Not long ago, one of the school’s vendors had seen a story about NASA working with high school students and thought Tuttle might be interested in a NASA program called HUNCH (High School Students United with NASA to Create Hardware). Tuttle sent off an email to NASA expressing interest. After some back and forth communication, a couple of representatives from NASA paid a visit to Platt Tech. They told Tuttle that when it comes to shop facilities, Platt Tech was the most heavily equipped high school they had ever seen. According to Tuttle, the State of Connecticut has made a substantial investment in them and in the rest of the 17 technical schools in the state school system.
To get them started with the HUNCH program, NASA shipped a 3,000-pound supply of aluminum to Platt Tech. They now make several of the larger parts that come together to fabricate storage lockers on the International Space Station that are used by the astronauts for a variety of experiments. Tuttle explains that they look a lot like aluminum suitcases. The largest part starts out as a billet weighing about 60 pounds and after CNC machining, the final piece weighs about 18 ounces. The smaller parts for the final assembly are made at other schools in the HUNCH program.
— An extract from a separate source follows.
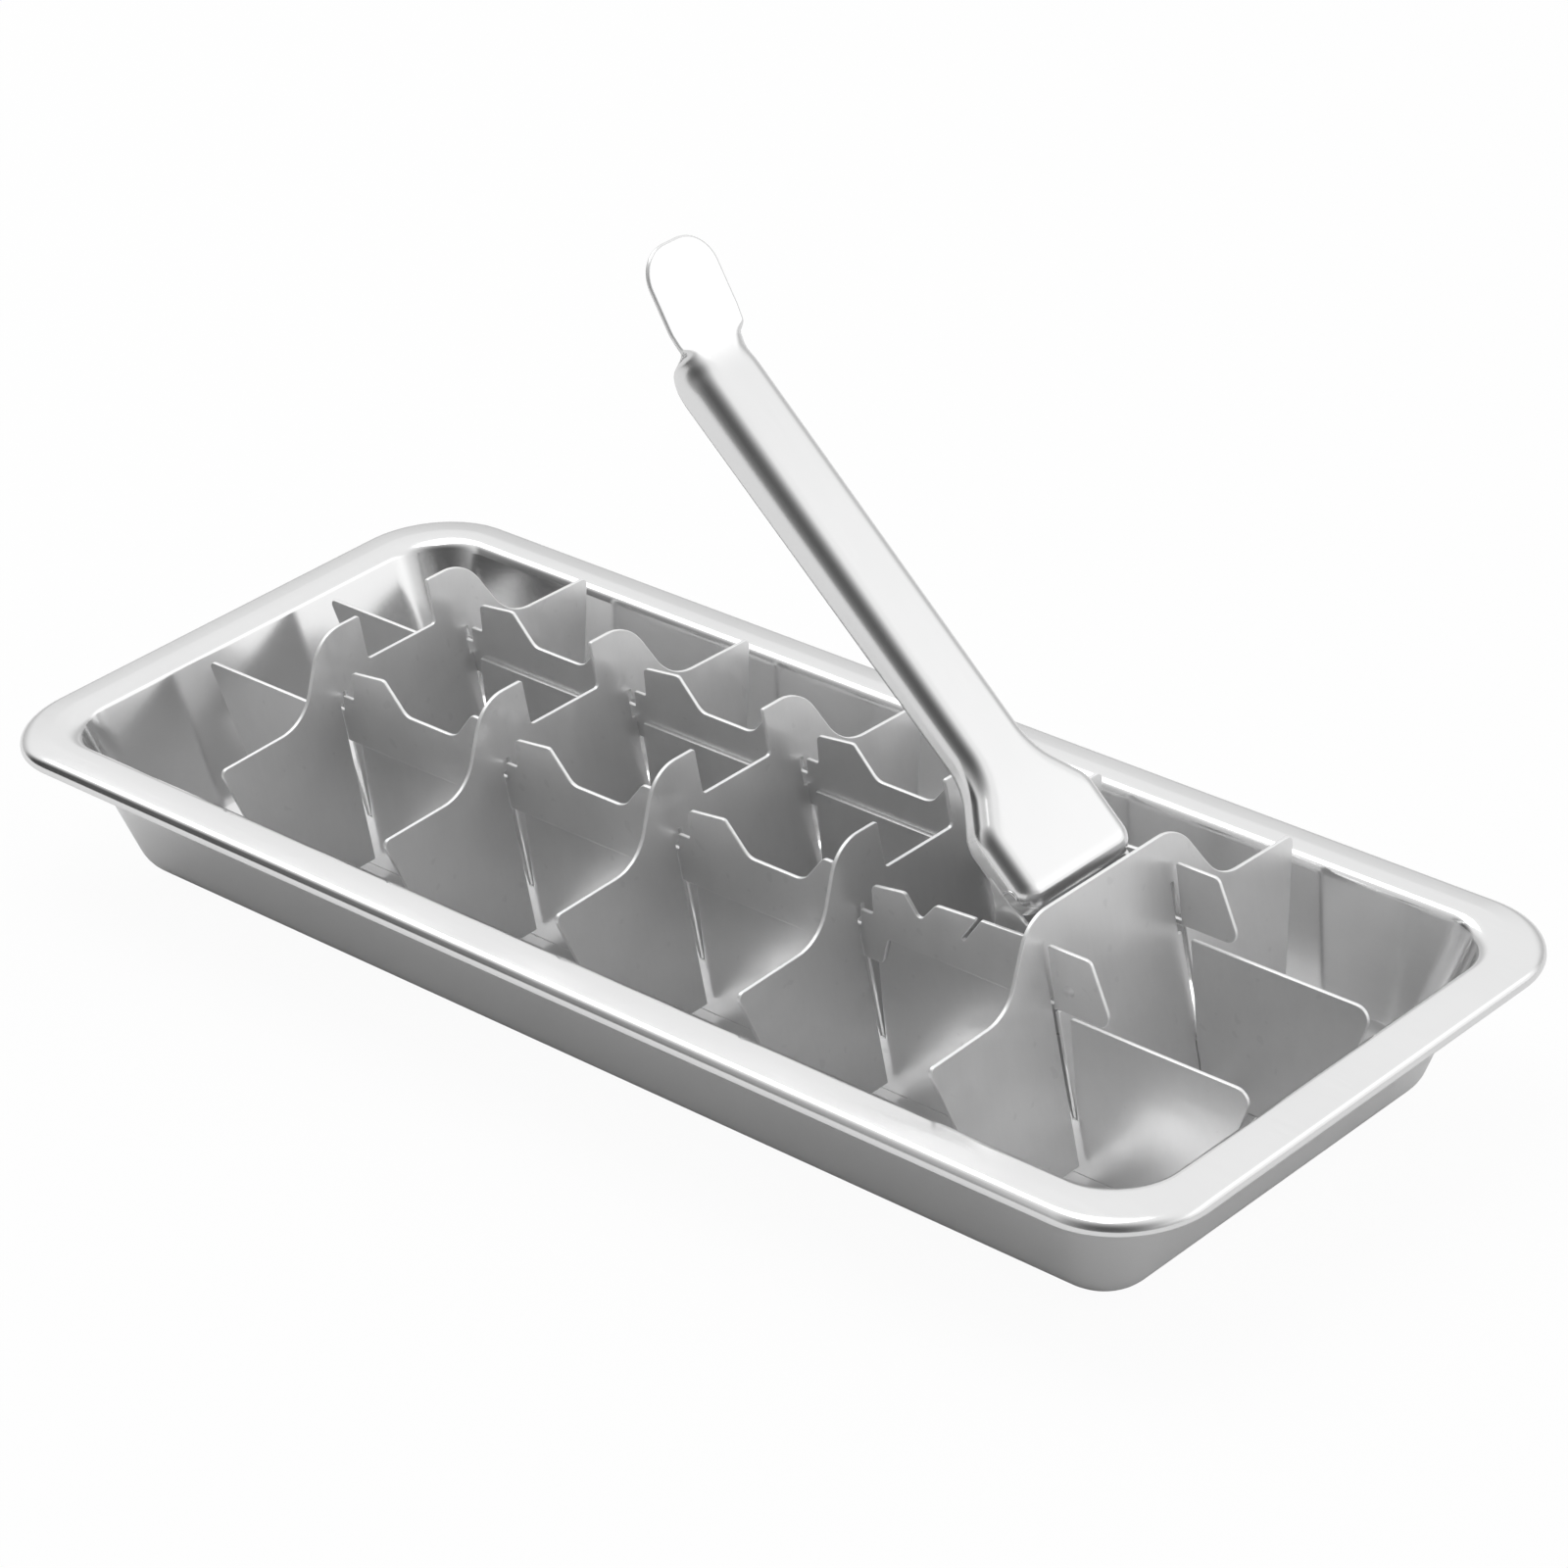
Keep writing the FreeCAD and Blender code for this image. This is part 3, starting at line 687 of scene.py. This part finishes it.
# flare, neck and bend are distances from the foot's end. depth is that of the channel at
# the foot, after the flare and before the neck; neckWay and neckDepth lead it on to the tab.
# slot is (half width, rise over the pivot, swing and lean in degrees), moon (x, z, radius,
# bead, flatness). dull is how far under the panel the foot's flanks turn dull, over which
# height, how far beyond the foot, and over which length that fades.
leverValues = {
    "tilt": leverTilt, "footEnd": (82.04, 48.39), "footHalf": 13.8, "shankHalf": 7.5,
    "flare": (15.0, 24.0), "flareRound": (7.0, 13.0), "endRound": 4.3,
    "neck": (104.5, 111.0), "neckWay": (2.5, 4.7), "neckDepth": (6.9, 4.4), "neckRound": 5.4,
    "neckOpen": 3.0, "neckStep": (1.6, 3.0), "bend": 109.4, "bendRun": 7.0, "tip": 18.5,
    "tabAngle": 17.6, "tabHalf": 8.1, "tabShoulder": 4.0, "tabRound": (3.0, 6.5),
    "tabEdge": (1.5, 1.05), "edgeRound": (3.3, 4.2), "depth": (6.2, 6.0, 7.5), "sheet": 1.0,
    "leastTurn": 0.03, "leastFlank": 0.05, "spineTip": 9.0, "dull": (2.4, 1.0, 3.0, 4.0),
    "pivot": (76.8, 36.5), "legRound": 4.4, "legBackZ": 43.4, "legFrontZ": 47.8,
    "legRoot": 10.5, "legOverlap": 1.3, "legCover": 0.02, "legCorner": (3.0, 0.5, 0.6),
    "rounding": 0.18, "slot": (1.2, 4.0, 37.3, 7.25), "moon": (76.2, 48.2, 1.5, 0.32, 0.8),
}


# The lever level, foot end at x 0 and tip towards -x, to its place: beyond the bend the
# panel follows a path whose slope grows smoothly to the tab's angle, and a point stands off
# that path by its height; then all is turned up by the tilt.
def placeLever(v, x, y, z):
    s = np.linspace(0, v["bend"] + v["tip"] + 5, 1200)
    u = np.clip((s - v["bend"] + v["bendRun"]) / (2 * v["bendRun"]), 0, 1)
    slope = math.radians(v["tabAngle"]) * u * u * (3 - 2 * u)
    step = s[1] - s[0]
    pathX = -np.concatenate([[0], np.cumsum(np.cos(slope[1:]) * step)])
    pathZ = np.concatenate([[0], np.cumsum(np.sin(slope[1:]) * step)])
    along = np.clip(-x, 0, s[-1])
    ang = np.interp(along, s, slope)
    bx = np.where(x > 0, x, np.interp(along, s, pathX)) + z * np.sin(ang)
    bz = np.interp(along, s, pathZ) + z * np.cos(ang)
    t = math.radians(v["tilt"])
    return np.stack([
        v["footEnd"][0] + bx * math.cos(t) + bz * math.sin(t), y,
        v["footEnd"][1] - bx * math.sin(t) + bz * math.cos(t),
    ], -1)


# Formed channel, one closed surface. Round the plan outline (first parameter) runs this
# profile (second parameter): from the centre line across the panel, over the edge arc
# (inset falls as R sin a, height falls as R (1 - cos a), up to the flank's angle), straight
# down the flank, round its rim, up the inside one sheet in, and back under the panel. Along
# the neck the channel opens out flat into the tab: flank, R and angle go to nothing.
def makeChannel(v):
    tip = -v["bend"] - v["tip"]
    foot, shank, tab = v["footHalf"], v["shankHalf"], v["tabHalf"]
    (f0, f1), (n0, n1) = v["flare"], v["neck"]
    way0, way1 = v["neckWay"]
    stepX, stepRound = v["neckStep"]
    panelRows, arcRows, innerRows, flankRows, rimRows = 12, 12, 9, 6, 9
    side = [
        (0, foot, v["endRound"]), (-f0, foot, v["flareRound"][0]),
        (-f1, shank, v["flareRound"][1]), (-n1 + stepX, shank, stepRound),
        (-v["bend"] - v["tabShoulder"], tab, v["tabRound"][0]), (tip, tab, v["tabRound"][1]),
    ]
    across = [(x, -y, r) for x, y, r in reversed(side)]
    loop = evenly(outline([(0, 0, 0)] + side + across, perArc=24), 720)
    normal = inward(loop)
    x = loop[:, 0]
    sheet, half = v["sheet"], v["sheet"] / 2
    tabDepth, tabRound = (share * sheet for share in v["tabEdge"])

    # a value given at distances from the foot, evened out over nine outline points
    def along(places, values):
        made = np.interp(-x, places, values)
        return np.convolve(np.concatenate([made[-4:], made, made[:4]]), np.ones(9) / 9, "valid")

    d0, d1, d2 = v["depth"]
    places = [0, f0, f1, n0, n0 + way0, n0 + way1, n1]
    depth = along(places, [d0, d0, d1, d2, *v["neckDepth"], tabDepth])
    bigR = along([f0, n0, n0 + way0, n1], [*v["edgeRound"], v["neckRound"], tabRound])
    closed = np.clip((n1 + x) / v["neckOpen"], 0, 1)
    angle = math.pi / 2 * np.maximum(closed * closed * (3 - 2 * closed), v["leastTurn"])
    length = np.maximum(depth - half - bigR, v["leastFlank"]) * np.sin(angle)
    sine, cosine = np.sin(angle), np.cos(angle)
    reach = (length + half) * cosine
    spineX = np.clip(x, tip + v["spineTip"], -foot)
    spine = np.stack([spineX, np.zeros_like(x)], -1)

    def at(inset):
        return loop + inset[:, None] * normal

    rows, heights, wears = [], [], []

    def put(flat, z, wearAndLight=0.0):
        rows.append(flat)
        heights.append(z)
        wears.append(wearAndLight)

    # angle a on the arc, t along the flank, under: how deep below the outer face
    def skin(a, t=0.0, under=0.0):
        inset = reach + bigR * (sine - np.sin(a)) - length * t * cosine + under * np.sin(a)
        return inset, -bigR * (1 - np.cos(a)) - length * t * sine - under * np.cos(a)

    def putSkin(*place):
        inset, z = skin(*place)
        put(at(inset), z)

    def putPanel(under, way):
        inset, z = skin(angle * 0, 0.0, under)
        for t in way:
            put(spine * (1 - t) + at(inset) * t, z)

    putPanel(0.0, np.linspace(0, 1, panelRows)[:-1])
    for a in np.linspace(0, 1, arcRows):
        putSkin(angle * a)
    for t in np.linspace(0, 1, flankRows)[1:]:
        putSkin(angle, t)
    for b in np.linspace(0, math.pi, rimRows)[1:]:
        inset, z = skin(angle, 1.0, half * (1 - math.cos(b)))
        put(at(inset - half * math.sin(b) * cosine), z - half * math.sin(b) * sine, 1.0)
    for t in np.linspace(1, 0, flankRows)[1:]:
        putSkin(angle, t, sheet)
    for a in np.linspace(1, 0, innerRows)[1:]:
        putSkin(angle * a, 0.0, sheet)
    putPanel(sheet, np.linspace(1, 0, panelRows)[1:])
    flat, z = np.stack(rows), np.stack(heights)
    # the foot's flanks are as dull as the legs
    below, fade, ahead, run = v["dull"]
    dull = np.clip((-z - below) / fade, 0, 1) * np.clip((x + f0 + ahead) / run, 0, 1)
    wearAndLight = np.maximum(np.array(wears)[:, None], dull)
    shell = Shell()
    shell.add(placeLever(v, flat[..., 0], flat[..., 1], z), edge=wearAndLight)
    return shell


# Leg: a flat leaf hanging from the flank, lobed round the hinge pin, with the stud's slot.
def addLeg(shell, v, side):
    t = math.radians(v["tilt"])
    px, pz = v["pivot"]
    r, deep, root = v["legRound"], v["depth"][0] - v["legOverlap"], v["legRoot"]
    backRound, ridgeRound, frontRound = v["legCorner"]
    nearR = r * 0.999  # a hair under the half width, so that the lobe's two arcs don't meet
    ridgeX = v["footEnd"][0] - deep * math.sin(t)
    ridgeZ = v["footEnd"][1] - deep * math.cos(t)
    loop = outline([
        (px - r, pz - r, nearR), (px + r, pz - r, nearR), (px + r, v["legBackZ"], backRound),
        (ridgeX, ridgeZ, ridgeRound),
        (ridgeX - root * math.cos(t), ridgeZ + root * math.sin(t), ridgeRound),
        (px - r, v["legFrontZ"], frontRound),
    ], perArc=14)
    half, rise, swing, lean = v["slot"]
    swing, lean = math.radians(swing), math.radians(lean)
    low, high, end = rise - half, rise / math.cos(swing) + half, half * lobe
    ends = [(-half, low, end), (half, low, end), (half, high, end), (-half, high, end)]
    hole = outline(ends, perArc=14)
    hole = np.stack([
        px + hole[:, 0] * math.cos(lean) + hole[:, 1] * math.sin(lean),
        pz - hole[:, 0] * math.sin(lean) + hole[:, 1] * math.cos(lean),
    ], -1)
    centre = hole.mean(0)
    a = np.linspace(-math.pi, math.pi, 160, endpoint=False)

    # where the ray at angle a from the slot's middle meets an outline
    def cast(ring):
        dense = evenly(ring, 4000) - centre
        angle = np.arctan2(dense[:, 1], dense[:, 0])
        order = np.argsort(angle)
        far = np.linalg.norm(dense, axis=1)[order]
        radius = np.interp(a, angle[order], far, period=2 * math.pi)
        return centre + radius[:, None] * np.stack([np.cos(a), np.sin(a)], -1)

    # its face just covers the flank's rim
    y = side * (v["footHalf"] - v["sheet"] / 2 + v["legCover"])

    def place(x, z, h):
        return np.stack([x, y + h, z], -1)

    addPiercedLeaf(shell, cast(loop), cast(hole), v["sheet"], v["rounding"], place)

    # pressed half-moon: a bead whose thickness goes as the root of sin a, over half a circle
    x, z, radius, bead, flatness = v["moon"]
    start, rows, around = 0.02, 32, 12
    a = np.linspace(start, math.pi - start, rows)[:, None]
    b = np.linspace(0, 2 * math.pi, around, endpoint=False)
    thick = bead * np.sqrt(np.sin(a))
    way = radius + thick * np.cos(b)
    out = y + side * v["sheet"] / 2 + thick * flatness * np.sin(b)
    shell.add(np.stack([x + way * np.cos(a), out, z + way * np.sin(a)], -1), capped=True)


lever = makeChannel(leverValues)
for side in (-1, 1):
    addLeg(lever, leverValues, side)
lever = lever.build("leverArm", leverSteel)
seam = lever.modifiers.new("centreSeam", "WELD")  # joins both halves along the centre line
seam.merge_threshold = 2e-6
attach(lever, "lever")
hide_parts("lever")
print("lever made")


# Lengths of the stage are in metres. Each light or dim part of the room is (direction,
# cosine where it begins, cosine where it is full).
stageValues = {
    "floor": 3.0, "floorColour": 0.84, "floorWhite": 0.95,
    "backLow": 0.62, "backHigh": 1.0, "dimSide": 0.07, "bright": 0.45,
    "ceiling": ((0.0, 0.0, 1.0), 0.15, 0.50), "window": ((0.77, 0.62, 0.15), 0.80, 0.95),
    "nearLeft": ((-0.70, -0.68, 0.20), 0.74, 0.95), "leftOnly": ((-1.0, 0.0, 0.0), 0.45, 0.72),
    "nearRight": ((0.35, -0.78, 0.52), 0.38, 1.08),
    "top": {
        "place": (-0.55, 0.06, 1.30), "aim": (0.0, 0.0, 0.0), "size": (0.72, 1.4), "watts": 6.5,
    },
}
cameraValues = {
    "place": (0.589955, -0.570607, 0.496902), "sensor": 36.0, "lens": 122.767,
    "right": (0.728355, 0.681487, -0.071235), "down": (0.289102, -0.399901, -0.869770),
    "ahead": (-0.621224, 0.612907, -0.488289), "clip": (0.01, 50.0),
}


def makeFloor(v):
    size = v["floor"]
    corners = [(-size, -size, 0), (size, -size, 0), (size, size, 0), (-size, size, 0)]
    mesh = bpy.data.meshes.new("floor")
    mesh.from_pydata(corners, [], [(0, 1, 2, 3)])
    material = bpy.data.materials.new("paleFloor")
    material.use_nodes = True
    s = Shader(material.node_tree)
    seen = s.wire(s.node("ShaderNodeLightPath"), "Is Camera Ray")
    base = s.node("ShaderNodeBsdfDiffuse", None, {"Color": (v["floorColour"],) * 3 + (1,)})
    white = s.node("ShaderNodeEmission", None, {"Color": (1, 1, 1, 1), "Strength": 1.0})
    mixed = s.node("ShaderNodeMixShader", None, {
        0: seen * v["floorWhite"], 1: base.outputs[0], 2: white.outputs[0],
    })
    s.node("ShaderNodeOutputMaterial", None, {"Surface": mixed.outputs[0]})
    mesh.materials.append(material)
    floor = bpy.data.objects.new("floor", mesh)
    bpy.context.scene.collection.objects.link(floor)
    return floor


# White all round for what looks at the room directly. In the steel the far walls are pale
# and lighter towards the ceiling, with a window far on the right, and two parts of the near
# side are dim.
def makeRoom(v):
    world = bpy.data.worlds.new("room")
    bpy.context.scene.world = world
    world.use_nodes = True
    s = Shader(world.node_tree)
    seen = s.wire(s.node("ShaderNodeLightPath"), "Is Camera Ray")
    ray = s.node("ShaderNodeTexCoord").outputs["Generated"]

    def toward(direction, low, high):
        node = s.node("ShaderNodeVectorMath", {"operation": "DOT_PRODUCT"}, {0: ray, 1: direction})
        return s.wire(node, "Value").ramp(low, high)

    dim = (toward(*v["nearLeft"]) * toward(*v["leftOnly"])).larger(toward(*v["nearRight"]))
    rise = (v["backHigh"] - v["backLow"]) * toward(*v["ceiling"])
    room = v["backLow"] + rise + v["bright"] * toward(*v["window"])
    level = seen + (1.0 - seen) * (room * (1.0 - dim) + v["dimSide"] * dim)
    back = s.node("ShaderNodeBackground", None, {"Color": (1, 1, 1, 1), "Strength": level})
    s.node("ShaderNodeOutputWorld", None, {"Surface": back.outputs[0]})


def makeLamp(name, v):
    light = bpy.data.lights.new(name, "AREA")
    light.shape, light.energy = "RECTANGLE", v["watts"]
    light.size, light.size_y = v["size"]
    lamp = bpy.data.objects.new(name, light)
    bpy.context.scene.collection.objects.link(lamp)
    lamp.location = v["place"]
    aim = Vector(v["aim"]) - Vector(v["place"])
    lamp.rotation_euler = aim.to_track_quat("-Z", "Y").to_euler()


def makeCamera(v):
    data = bpy.data.cameras.new("camera")
    data.sensor_width, data.lens = v["sensor"], v["lens"]
    data.clip_start, data.clip_end = v["clip"]
    camera = bpy.data.objects.new("camera", data)
    bpy.context.scene.collection.objects.link(camera)
    right, down, ahead = (Vector(v[axis]) for axis in ("right", "down", "ahead"))
    turn = Matrix((right, -down, -ahead)).transposed()
    camera.matrix_world = Matrix.Translation(v["place"]) @ turn.to_4x4()
    bpy.context.scene.camera = camera


makeFloor(stageValues)
makeRoom(stageValues)
makeLamp("topPanel", stageValues["top"])
makeCamera(cameraValues)
bpy.context.scene.view_settings.view_transform = "Standard"
print("stage set")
Platt Tech students program all of the toolpaths in Mastercam for machining to tolerances within 0.003 inch to 0.005 inch. These are all precision components because, with parts coming together from different sources, accuracy cannot be taken for granted. Tuttle knows that students graduating from his Precision Machining Technology program at Platt Technical High School are in the right orbit for success.
To see the full Platt Technical High School article featured in Aerospace Manufacturing and Design, please visit: http://magazine.aerospacemanufacturinganddesign.com/article/november-december-2017/reaching-for-the-stars.aspx.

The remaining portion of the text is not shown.